:: Data block

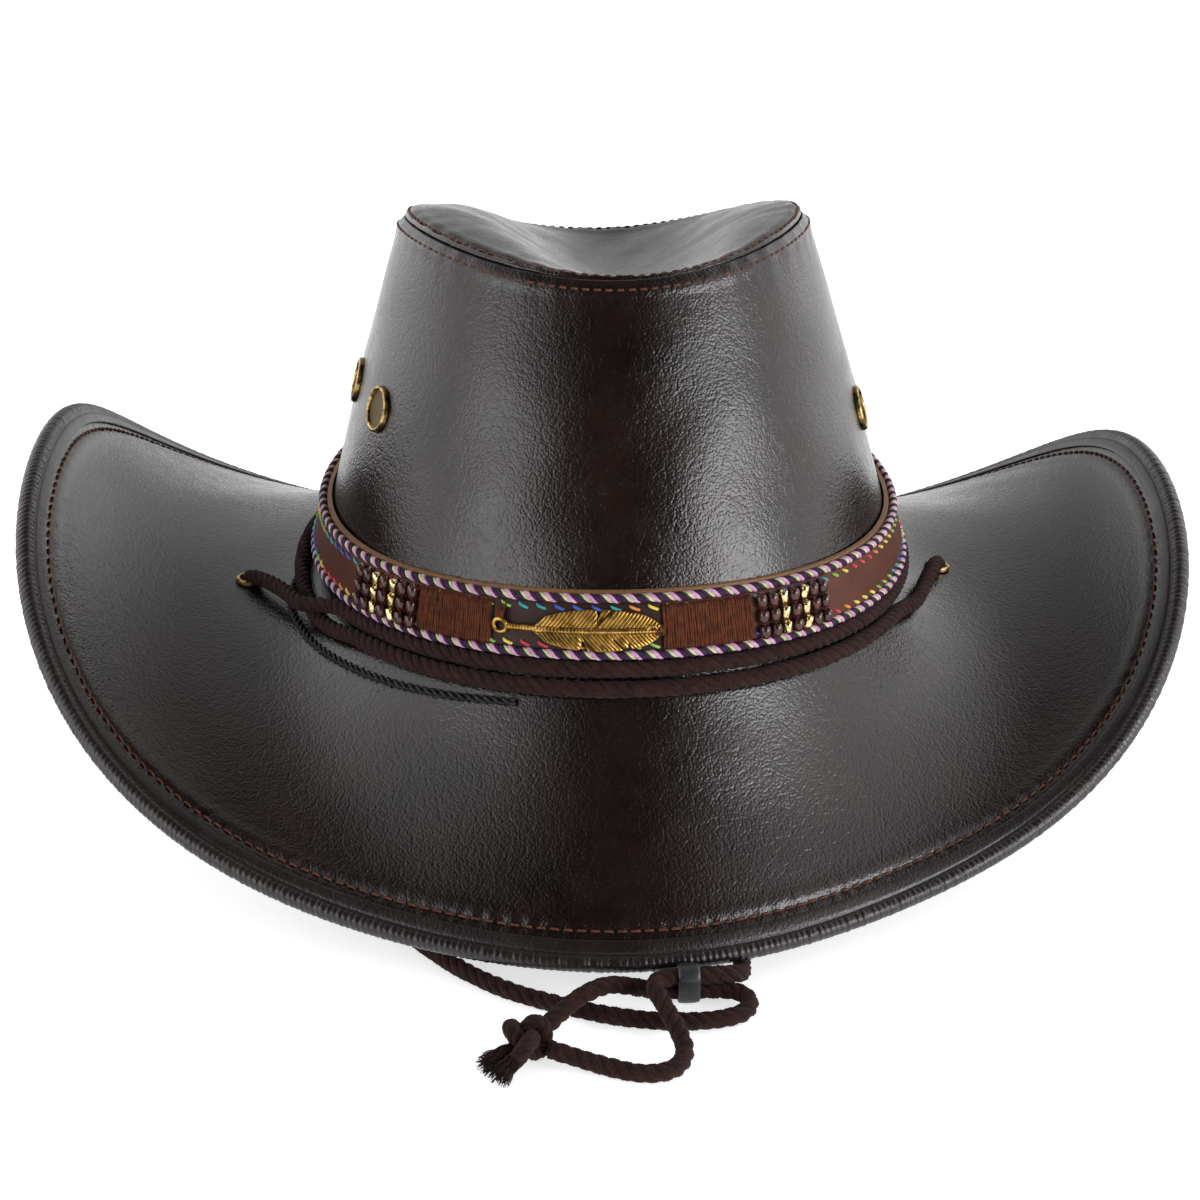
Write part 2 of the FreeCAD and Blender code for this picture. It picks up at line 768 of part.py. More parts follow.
FLOOR = cord + 0.02
SLIDER_AT = Vector(7.5, -146.9, 0)
lower_strand = cord + size("slider_play") + size("slider_wall")
upper_strand = lower_strand + 2 * cord + 0.1
KNOT_AT = Vector(-32.5, -165.5, 4.25)

left_start = CROWN_CENTRE + eyelet_axis(left_eyelet, under_eyelet)
right_start = CROWN_CENTRE + eyelet_axis(right_eyelet, under_eyelet)

under_left = CROWN_CENTRE + eyelet_axis(left_eyelet, under_eyelet - 11)
under_right = CROWN_CENTRE + eyelet_axis(right_eyelet, under_eyelet - 11)

# Down from the eyelet, over the floor under the brim, out at the front, round a fold,
# through the slider from the right and over itself to the knot.
LEFT_ROUTE = [left_start, under_left] + [Vector(*p) for p in (
    (-105.0, -19.0, 25.0), (-101.0, -30.5, 12.5), (-94.5, -46.0, FLOOR),
    (-86.5, -61.0, FLOOR), (-78.0, -79.0, FLOOR), (-69.5, -99.5, FLOOR), (-59.5, -118.0, FLOOR),
    (-48.0, -132.5, FLOOR), (-36.5, -142.5, FLOOR), (-24.5, -149.0, FLOOR), (-12.0, -154.5, FLOOR),
    (-1.5, -157.3, FLOOR), (7.0, -158.1, FLOOR), (14.2, -157.7, FLOOR), (20.0, -155.9, 2.1),
    (22.4, -151.9, 2.3), (20.4, -148.0, 2.7), (14.6, SLIDER_AT.y, lower_strand),
    (1.0, SLIDER_AT.y, lower_strand), (-5.5, -146.7, 4.4), (-12.0, -148.7, 7.3), (-19.5, -153.7, 7.3),
    (-24.5, -158.1, 5.6), (-28.5, -162.3, 4.6),
)]
# Down from the eyelet, out at the front, over the fold, through the slider above the other
# strand, over it towards the front and back in a loop to the knot.
RIGHT_ROUTE = [right_start, under_right] + [Vector(*p) for p in (
    (91.5, -18.0, 24.0), (89.5, -28.5, 12.0), (84.0, -42.0, FLOOR),
    (76.0, -57.0, FLOOR), (65.0, -74.0, FLOOR), (51.5, -92.5, FLOOR), (39.0, -108.0, FLOOR),
    (29.5, -119.5, FLOOR), (24.2, -128.0, FLOOR), (22.0, -134.8, FLOOR), (21.6, -140.9, 3.3),
    (19.8, -145.2, 6.0), (14.6, SLIDER_AT.y, upper_strand), (1.0, SLIDER_AT.y, upper_strand),
    (-1.6, -151.1, 7.7), (0.4, -158.1, 7.4), (3.2, -164.1, 4.6),
    (4.8, -170.3, 2.4), (1.6, -176.1, FLOOR), (-5.5, -177.3, FLOOR), (-13.0, -174.3, FLOOR),
    (-20.5, -170.9, 2.6), (-27.0, -168.1, 3.4),
)]


def rounded_path(points, label):
    """Straight runs joined by tangent arcs; each arc is as large as its two runs allow."""
    edges = []
    start = points[0]
    radii = []
    for before, corner, after in zip(points, points[1:], points[2:]):
        back = before - corner
        on = after - corner
        half_turn = (math.pi - back.getAngle(on)) / 2
        trim = 0.45 * min(back.Length, on.Length)
        back.normalize()
        on.normalize()
        first = corner + back * trim
        last = corner + on * trim
        radius = trim / math.tan(half_turn)
        middle_way = (back + on).normalize()
        middle = corner + middle_way * (radius / math.cos(half_turn) - radius)
        edges.append(Part.LineSegment(start, first).toShape())
        edges.append(Part.Arc(first, middle, last).toShape())
        start = last
        radii.append(radius)
    edges.append(Part.LineSegment(start, points[-1]).toShape())
    path = Part.Wire(edges)
    print(label, "radii", " ".join("%.0f" % r for r in radii), "length %.0f" % path.Length)
    return path


def cord_solid(points, label):
    path = rounded_path(points, label)
    way = (points[1] - points[0]).normalize()
    section = Part.Wire(Part.makeCircle(cord, points[0], way))
    solid = path.makePipeShell([section], True, True)
    print(label, "volume %.0f of %.0f" % (solid.Volume, math.pi * cord ** 2 * path.Length))
    return solid


left_cord = cord_solid(LEFT_ROUTE, "chin_cord_left")
right_cord = cord_solid(RIGHT_ROUTE, "chin_cord_right")
add("chin_cord_left", left_cord, Vector())
add("chin_cord_right", right_cord, Vector())

# Overhand knot that both ends share, and the two frayed ends past it.
knot_blank = doc.addObject("Part::Sphere", "knot_blank")
bind(knot_blank, Radius="knot_half_height")
doc.recompute()
stretch = FreeCAD.Matrix()
stretch.scale(size("knot_half_width") / size("knot_half_height"),
              size("knot_half_length") / size("knot_half_height"), 1.0)
knot = knot_blank.Shape.transformGeometry(stretch)
knot.rotate(Vector(), Vector(0, 0, 1), -18)
knot.translate(KNOT_AT)
add("cord_knot", knot.cut(Part.Compound([left_cord, right_cord])).Solids[0], Vector())

tails = []
for first, last in (((-35.5, -171.0, 3.2), (-39.5, -179.5, 2.6)), ((-37.5, -167.0, 3.4), (-43.0, -172.0, 2.7))):
    first, last = Vector(*first), Vector(*last)
    way = last - first
    tails.append(Part.makeCone(1.9, 2.5, way.Length, first, way))
tail_solids = [tail.cut(knot) for tail in tails]
tail_solids[1] = tail_solids[1].cut(tails[0])
whole_tails = [max(tail.Solids, key=lambda solid: solid.Volume) for tail in tail_solids]
add("cord_tails", Part.Compound(whole_tails), Vector())

# ---------------------------------------------------------------- slider

slider_middle = (lower_strand + upper_strand) / 2
half_spread = (upper_strand - lower_strand) / 2


def oval_bar(label, wall_alias, length, overhang):
    """A bar along X with an oval section, as a fuse of a box and two cylinders."""
    parts = []
    radius = "Sizes.cord_radius + Sizes.slider_play" + (" + Sizes." + wall_alias if wall_alias else "")
    start = SLIDER_AT.x - length / 2
    for end in (-1, 1):
        cylinder = doc.addObject("Part::Cylinder", "%s_end_%d" % (label, end + 1))
        cylinder.setExpression("Radius", radius)
        cylinder.setExpression("Height", "Sizes.slider_length + %g" % overhang)
        spot = Vector(start, SLIDER_AT.y, slider_middle + end * half_spread)
        cylinder.Placement = facing(spot, Vector(1, 0, 0))
        parts.append(cylinder)
    box = doc.addObject("Part::Box", label + "_middle")
    box.setExpression("Length", "Sizes.slider_length + %g" % overhang)
    box.setExpression("Width", "2 * (%s)" % radius)
    box.Height = 2 * half_spread
    doc.recompute()
    box.Placement = Placement(
        Vector(start, SLIDER_AT.y - box.Width.Value / 2, slider_middle - half_spread), Rotation())
    parts.append(box)
    bar = doc.addObject("Part::MultiFuse", label)
    bar.Shapes = parts
    return bar


slider_outer = oval_bar("slider_outer", "slider_wall", size("slider_length"), 0)
slider_bore = oval_bar("slider_bore", "", size("slider_length") + 2, 2)
slider = doc.addObject("Part::Cut", "cord_slider")
slider.Base = slider_outer
slider.Tool = slider_bore
slider.Label = "cord_slider"
nodes.append(slider)

# ---------------------------------------------------------------- checks and files

doc.recompute()
os.makedirs("parts", exist_ok=True)
for item in doc.Objects:
    bad = [state for state in item.State if state in ("Invalid", "Error")]
    if bad:
        raise SystemExit("%s is %s" % (item.Label, bad))
whole = FreeCAD.BoundBox()
for node in nodes:
    shape = node.Shape
    if shape.isNull() or not shape.isValid() or not shape.Solids:
        raise SystemExit("%s has no valid solid" % node.Label)
    if any(solid.Volume <= 0 for solid in shape.Solids):
        raise SystemExit("%s has a solid without volume" % node.Label)
    shape.exportStep("parts/%s.step" % node.Label)
    whole.add(shape.BoundBox)
    box = shape.BoundBox
    print("%-24s %3d solids %9.0f mm3  x %.1f %.1f  y %.1f %.1f  z %.1f %.1f" % (
        node.Label, len(shape.Solids), shape.Volume,
        box.XMin, box.XMax, box.YMin, box.YMax, box.ZMin, box.ZMax))
print("whole", whole)
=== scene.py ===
import math

import bpy
import numpy as np
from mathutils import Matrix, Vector


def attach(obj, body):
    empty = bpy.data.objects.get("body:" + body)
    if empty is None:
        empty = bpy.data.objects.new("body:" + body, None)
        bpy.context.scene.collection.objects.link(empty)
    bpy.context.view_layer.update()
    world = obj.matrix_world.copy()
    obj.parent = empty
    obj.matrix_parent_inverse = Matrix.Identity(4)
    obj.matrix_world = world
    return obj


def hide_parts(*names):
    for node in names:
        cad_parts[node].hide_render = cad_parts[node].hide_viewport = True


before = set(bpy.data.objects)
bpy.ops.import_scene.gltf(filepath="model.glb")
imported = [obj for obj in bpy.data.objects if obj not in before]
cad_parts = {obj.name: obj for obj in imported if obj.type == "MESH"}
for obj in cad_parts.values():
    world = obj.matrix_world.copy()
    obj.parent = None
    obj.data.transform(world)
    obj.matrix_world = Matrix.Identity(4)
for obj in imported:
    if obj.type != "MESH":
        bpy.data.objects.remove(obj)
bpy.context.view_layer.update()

# A western hat of pebbled leather cloth. Sizes are in millimetres about the crown's centre, as in the
# part, and every piece is turned into metres in the shared frame when its mesh is made.
# Angles go round the crown: 0 at +X, 90 at the back, -90 at the front.

MM = 0.001
CROWN_CENTRE = np.array([-2.7, 3.1, 0.0])
scene = bpy.context.scene
chance = np.random.default_rng(11)

# ---- camera

camera_data = bpy.data.cameras.new("camera")
camera_data.sensor_width = 36.0
camera_data.lens = 60.97
camera_data.shift_x = -0.0024
camera = bpy.data.objects.new("camera", camera_data)
scene.collection.objects.link(camera)
camera.location = (-0.0415, -0.5515, 0.2937)
aim = Vector((-0.0027, 0.0031, 0.0384)) - camera.location
camera.rotation_euler = aim.to_track_quat("-Z", "Y").to_euler()
scene.camera = camera


# ---- lines

def spline_points(points, order=3, step=0.0008):
    """Points in metres, evenly spaced along the NURBS spline that the given points control."""
    data = bpy.data.curves.new("line", "CURVE")
    data.dimensions = "3D"
    data.resolution_u = 32
    line = data.splines.new("NURBS")
    line.points.add(len(points) - 1)
    for spot, point in zip(line.points, points):
        spot.co = (*point, 1.0)
    line.order_u = order
    line.use_endpoint_u = True
    holder = bpy.data.objects.new("line", data)
    scene.collection.objects.link(holder)
    mesh = bpy.data.meshes.new_from_object(holder)
    found = np.array([v.co for v in mesh.vertices], float)
    bpy.data.objects.remove(holder)
    bpy.data.curves.remove(data)
    bpy.data.meshes.remove(mesh)
    return evenly(found, step)


def evenly(points, step):
    """The same line in equal steps."""
    gone = np.concatenate([[0.0], np.cumsum(np.linalg.norm(np.diff(points, axis=0), axis=1))])
    places = np.linspace(0.0, gone[-1], int(round(gone[-1] / step)) + 1)
    return np.stack([np.interp(places, gone, points[:, i]) for i in range(3)], axis=1)


FLOOR = 0.00202
LOWER_STRAND = 0.0031
UPPER_STRAND = 0.0072
LEFT_ROUTE = [
    (-0.10672, -0.00822, 0.04837), (-0.10770, -0.00830, 0.03741),
    (-0.105, -0.019, 0.025), (-0.101, -0.0305, 0.0125), (-0.0945, -0.046, FLOOR),
    (-0.0865, -0.061, FLOOR), (-0.078, -0.079, FLOOR), (-0.0695, -0.0995, FLOOR),
    (-0.0595, -0.118, FLOOR), (-0.048, -0.1325, FLOOR), (-0.0365, -0.1425, FLOOR),
    (-0.0245, -0.149, FLOOR), (-0.012, -0.1545, FLOOR), (-0.0015, -0.1573, FLOOR),
    (0.007, -0.1581, FLOOR), (0.0142, -0.1577, FLOOR), (0.020, -0.1559, 0.0021),
    (0.0224, -0.1519, 0.0023), (0.0204, -0.148, 0.0027), (0.0146, -0.1469, LOWER_STRAND),
    (0.001, -0.1469, LOWER_STRAND), (-0.0055, -0.1467, 0.0044), (-0.012, -0.1487, 0.0073),
    (-0.0195, -0.1537, 0.0073), (-0.0245, -0.1581, 0.0056), (-0.0285, -0.1623, 0.0046),
]
RIGHT_ROUTE = [
    (0.09510, -0.00750, 0.04625), (0.09321, -0.00736, 0.03541),
    (0.0915, -0.018, 0.024), (0.0895, -0.0285, 0.012), (0.084, -0.042, FLOOR),
    (0.076, -0.057, FLOOR), (0.065, -0.074, FLOOR), (0.0515, -0.0925, FLOOR),
    (0.039, -0.108, FLOOR), (0.0295, -0.1195, FLOOR), (0.0242, -0.128, FLOOR),
    (0.022, -0.1348, FLOOR), (0.0216, -0.1409, 0.0033), (0.0198, -0.1452, 0.0060),
    (0.0146, -0.1469, UPPER_STRAND), (0.001, -0.1469, UPPER_STRAND), (-0.0016, -0.1511, 0.0077),
    (0.0004, -0.1581, 0.0074), (0.0032, -0.1641, 0.0046), (0.0048, -0.1703, 0.0024),
    (0.0016, -0.1761, FLOOR), (-0.0055, -0.1773, FLOOR), (-0.013, -0.1743, FLOOR),
    (-0.0205, -0.1709, 0.0026), (-0.027, -0.1681, 0.0034),
]
left_line = spline_points(LEFT_ROUTE)
right_line = spline_points(RIGHT_ROUTE)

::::

▶ Stated task: Transcribe the lines above from the one with "checks and files" through the one with "obj.parent = None". Include both ends and leave out every other line.

▶ The solution:
# ---------------------------------------------------------------- checks and files

doc.recompute()
os.makedirs("parts", exist_ok=True)
for item in doc.Objects:
    bad = [state for state in item.State if state in ("Invalid", "Error")]
    if bad:
        raise SystemExit("%s is %s" % (item.Label, bad))
whole = FreeCAD.BoundBox()
for node in nodes:
    shape = node.Shape
    if shape.isNull() or not shape.isValid() or not shape.Solids:
        raise SystemExit("%s has no valid solid" % node.Label)
    if any(solid.Volume <= 0 for solid in shape.Solids):
        raise SystemExit("%s has a solid without volume" % node.Label)
    shape.exportStep("parts/%s.step" % node.Label)
    whole.add(shape.BoundBox)
    box = shape.BoundBox
    print("%-24s %3d solids %9.0f mm3  x %.1f %.1f  y %.1f %.1f  z %.1f %.1f" % (
        node.Label, len(shape.Solids), shape.Volume,
        box.XMin, box.XMax, box.YMin, box.YMax, box.ZMin, box.ZMax))
print("whole", whole)
=== scene.py ===
import math

import bpy
import numpy as np
from mathutils import Matrix, Vector


def attach(obj, body):
    empty = bpy.data.objects.get("body:" + body)
    if empty is None:
        empty = bpy.data.objects.new("body:" + body, None)
        bpy.context.scene.collection.objects.link(empty)
    bpy.context.view_layer.update()
    world = obj.matrix_world.copy()
    obj.parent = empty
    obj.matrix_parent_inverse = Matrix.Identity(4)
    obj.matrix_world = world
    return obj


def hide_parts(*names):
    for node in names:
        cad_parts[node].hide_render = cad_parts[node].hide_viewport = True


before = set(bpy.data.objects)
bpy.ops.import_scene.gltf(filepath="model.glb")
imported = [obj for obj in bpy.data.objects if obj not in before]
cad_parts = {obj.name: obj for obj in imported if obj.type == "MESH"}
for obj in cad_parts.values():
    world = obj.matrix_world.copy()
    obj.parent = None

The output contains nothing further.